Para ele, a consulta ginecológica vai além da prevenção e contempla a sexualidade. Aguinaldo Lopes também é professor titular do Hospital das Clínicas da Universidade Federal de Minas Gerais (UFMG) e afirma que, apesar de a visão holística do indivíduo (enxergar o ser humano em sua totalidade) estar no contexto da formação em medicina, ele reconhece que, no âmbito da sexualidade, é preciso avançar. “A sexualidade é um dos aspectos da saúde, mas só bem recentemente conseguimos ter um ambulatório de sexualidade no Hospital das Clínicas”, exemplifica.
Para a Carmita Abdo, a comunidade médica já está convencida de que a saúde sexual está vinculada à saúde física e emocional e “é parte importante da anamnese médica perguntar sobre a vida sexual da paciente e, quando a resposta é de insatisfação, o médico precisa dar andamento à queixa recebida. Dessa forma, o interesse pela área é crescente e tem-se valorizado esse tipo de conhecimento no Brasil”.
Gerson Lopes alerta ainda que não é raro a mulher conhecer a sua genitália depois dos 65 anos quando ela começa a apresentar problemas de incontinência urinária e vai necessitar de uma consulta com a fisioterapeuta. “E é só aí que ela vai descobrir a uretra e aprender a trabalhar a musculatura do assoalho pélvico. Hoje se fala tanto da importância da atividade física, mas a musculatura da genitália também precisa ser exercitada para uma boa experiência no sexo”, afirma.
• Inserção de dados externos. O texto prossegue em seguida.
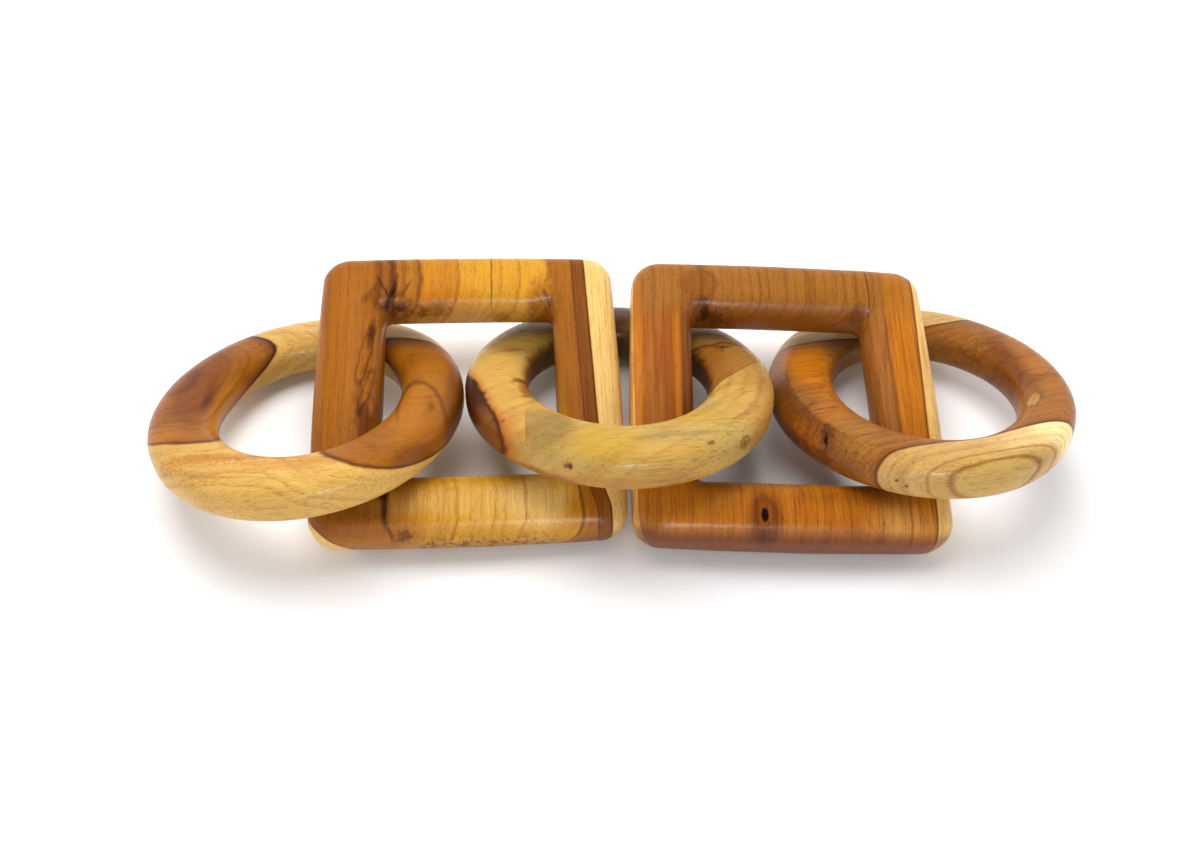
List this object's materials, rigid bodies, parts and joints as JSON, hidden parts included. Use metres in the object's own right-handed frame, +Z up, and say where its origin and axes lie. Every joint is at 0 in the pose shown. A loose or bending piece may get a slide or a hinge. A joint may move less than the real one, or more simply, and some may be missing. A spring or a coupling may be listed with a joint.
{
  "type": "whimsy carved chain",
  "caption": "Loose chain of carved wooden rings and rounded squares, each a closed link through its neighbours, lying on a table.",
  "frame": {"origin": "on the table, under the middle of the chain's plan", "axes": "+X along the chain to the right ring, +Y away from the viewer, +Z up"},
  "size_m": [0.5032, 0.1794, 0.0728],
  "materials": {
    "left_ring_wood": "satin varnish, pale sapwood with brown heartwood",
    "left_square_wood": "satin varnish, golden brown with dark streaks and a pale sapwood edge",
    "middle_ring_wood": "satin varnish, olive yellow with grey streaks",
    "right_square_wood": "satin varnish, reddish brown with fine cross grain",
    "right_ring_wood": "satin varnish, brown with a pale end that shows growth rings"
  },
  "bodies": {
    "root": {"left_ring": "left_ring_wood", "left_square": "left_square_wood", "middle_ring": "middle_ring_wood", "right_square": "right_square_wood", "right_ring": "right_ring_wood"}
  },
  "joints": []
}
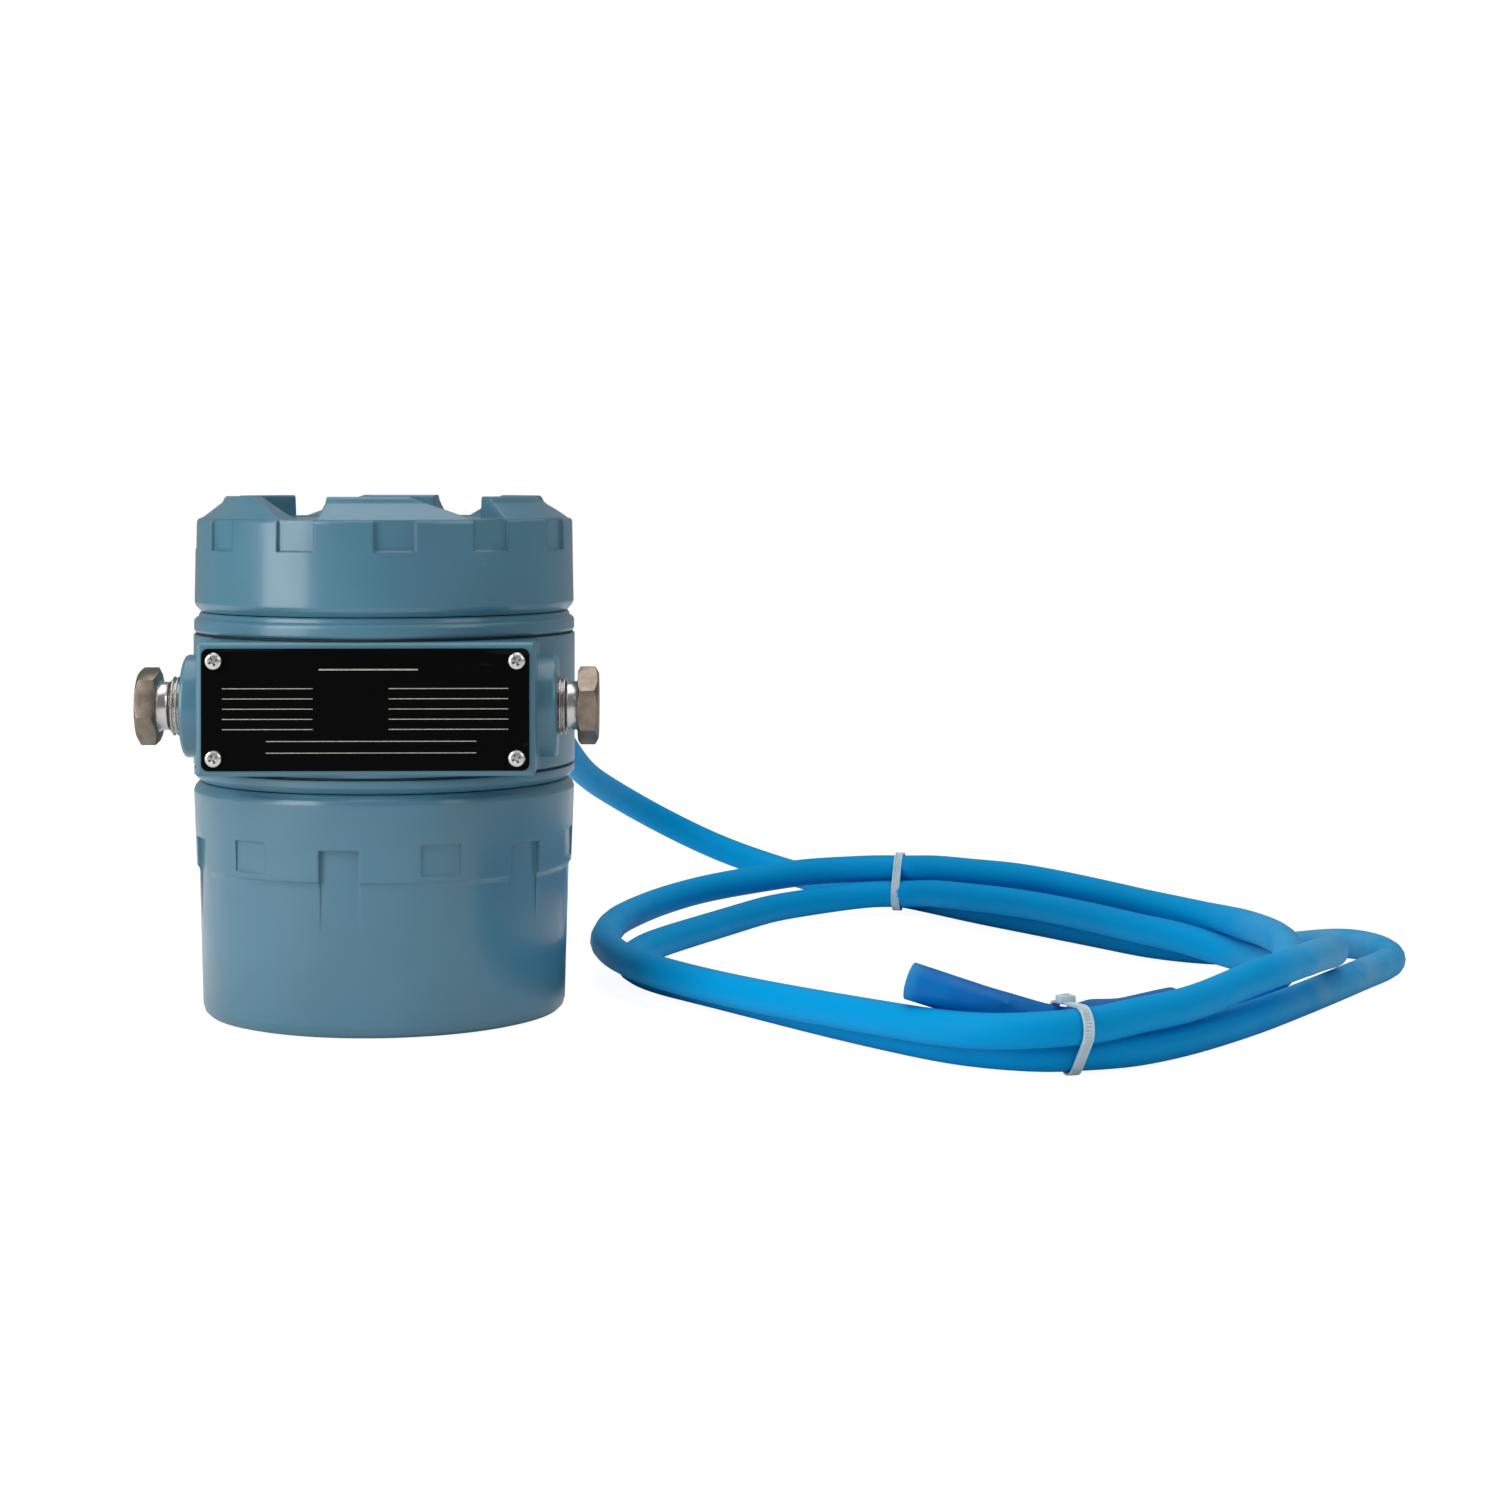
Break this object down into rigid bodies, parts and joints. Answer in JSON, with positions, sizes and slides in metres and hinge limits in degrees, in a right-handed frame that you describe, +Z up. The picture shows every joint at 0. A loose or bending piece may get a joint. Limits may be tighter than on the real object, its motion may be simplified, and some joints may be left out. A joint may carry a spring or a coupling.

O clitóris é a única parte do corpo cuja função exclusiva é proporcionar prazer. Disponível no Youtube, o documentário Clitóris: o prazer proibido desvenda tudo o que a ciência já descobriu sobre essa parte do corpo da mulher que, durante muito tempo, apareceu e desapareceu dos livros de anatomia ao longo dos séculos. Pesquisadora da Universidade de Melbourne, na Austrália, e uma das entrevistadas no filme, Helen O´Connell é considerada uma das especialistas do mundo em clitóris. Segundo ela, o órgão é maior do que se pensa e está relacionado a todo orgasmo feminino.